I've just checked and its an hour away from me in St albans.


----------



## Laura(L)Izzie (Sep 9, 2011)

I would have definitely been interested but it's way too far for me to travel unfortunately, so will have to find one more local :/


----------



## Mogdog (Feb 6, 2011)

I am definitely interested and could easily get to Guildford. When would you be considering doing it? I would probably bring Bess so if it were a few months off that would be good as she is still quite young. Sue x


----------



## dave the dog (Jun 4, 2011)

Me too. I'd love to do it. Benji is still very little but getting shaggier by the day! if it were in a few months, I'm sure he'll be ready for a trim. 
Meg x


----------



## Cockapoodledoo (Feb 8, 2011)

There seems to be good interest so far. I'll contact Dinah this week and see what she says. 

Karen x


----------



## suerandall (Aug 27, 2011)

Hi I would definitely be interested. I am a groomer but there is no set way of grooming a Cockapoo. I have an idea how I will do it but it would be very interesting to do a day course.

I live in Roydon, Essex so could get there if it was on either a Monday, Tuesday or Wednesday as I work Thursdays and Fridays.

Thanks

Sue


----------



## Mogdog (Feb 6, 2011)

suerandall said:


> I live in Roydon, Essex so could get there if it was on either a Monday, Tuesday or Wednesday as I work Thursdays and Fridays


I work Thursdays/Fridays too so couldn't make those days.


----------



## mariag (Jun 19, 2011)

I could only make weekends as I work Mon to Fri at school.


----------



## Mogdog (Feb 6, 2011)

mariag said:


> I could only make weekends as I work Mon to Fri at school.
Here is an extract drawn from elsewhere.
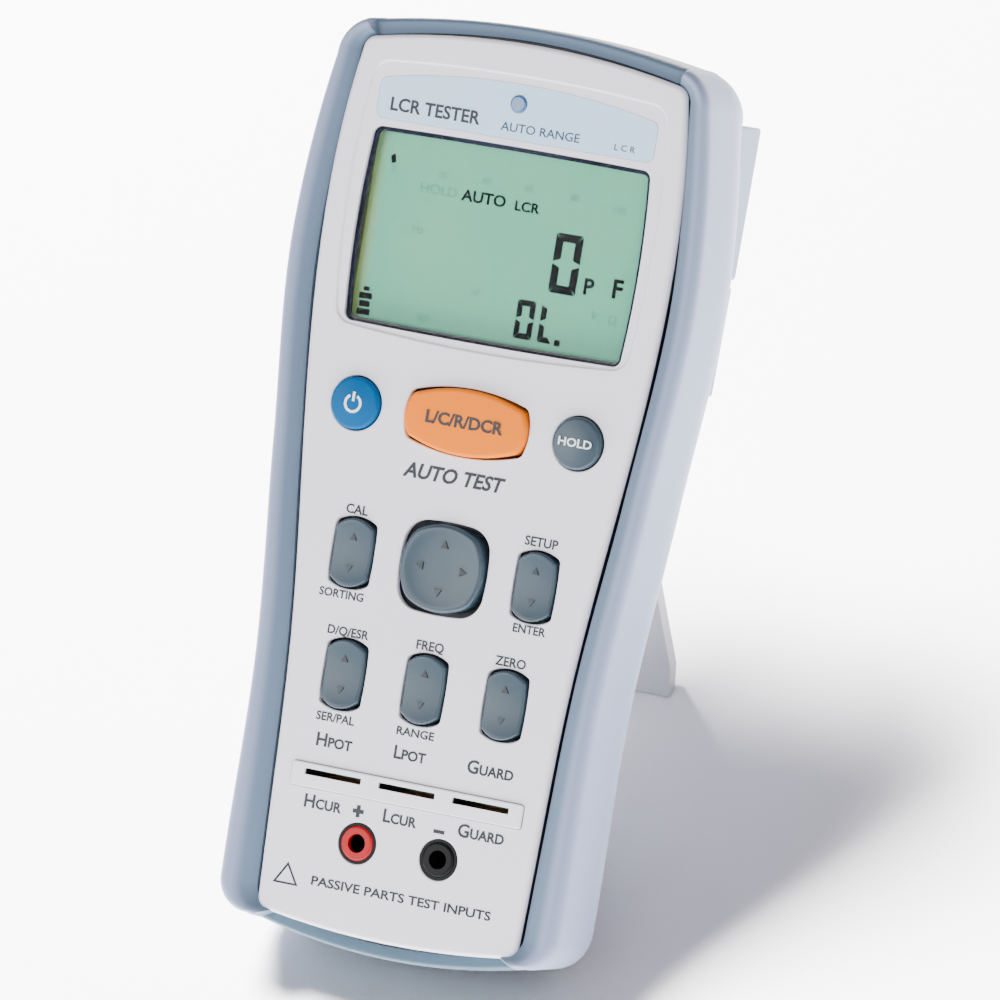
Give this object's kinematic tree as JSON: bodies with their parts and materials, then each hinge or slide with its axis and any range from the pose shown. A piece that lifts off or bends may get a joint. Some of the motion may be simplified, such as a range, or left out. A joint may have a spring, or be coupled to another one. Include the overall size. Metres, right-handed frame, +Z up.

Weekends certainly would be easier ... the last one was at a weekend so maybe they all are(?)


----------



## Jedicrazy (Apr 26, 2011)

I'm interested too  Could only do a weekend though.


----------



## Cockapoodledoo (Feb 8, 2011)

I think a Saturday is the only option for the day course on grooming your own dog. Dinah only works three days a week so hopefully I'll get hold of her soon.

Karen xx


----------



## Dexter1011 (Aug 28, 2011)

Hi, I would be interested in the day course if there were spaces available. I was going to enrol in one at a college in Writtle but it would be great to do one with all cockapoos.


----------



## lola24 (Aug 14, 2011)

Laura(L)Izzie said:


> I would have definitely been interested but it's way too far for me to travel unfortunately, so will have to find one more local :/


Bishop burton do the same sort of thing- i am going to go in the new year


----------



## Laura(L)Izzie (Sep 9, 2011)

Oh right, thanks for that  I hadn't started looking yet Katie, but I really do need to attend one, could maybe book for the same day & see some other cockapoos getting groomed haha  I will check it out, thanks x


----------



## tessybear (May 1, 2011)

Yes my daughter is dead keen to do this course- Guildford is very close to us.


----------



## gemma27 (May 23, 2011)

Hi. Guildford is very close for us too and would definitely interested in doing a course. If there are still spaces, please count us in. 

Thanks for letting us all know. 

Gemma


----------



## flounder_1 (May 12, 2011)

Sorry not to have posted my interest sooner but I'd be interested in joining the course. Hopefully it would give me the confidence to keep Lolly neat in between going to the groomers and save me a bit of money as she might not have to go so often then!


----------



## Cockapoodledoo (Feb 8, 2011)

Well there is definitely enough interest here to run a day course .....getting on for two! Bear with me and I'll get back with any possible details just as soon as I get hold of Dinah.

Karen xx


----------



## Lilies (Sep 14, 2011)

Interested as well as I coukd only be in a room with other cockappos as allergic to most dogs


----------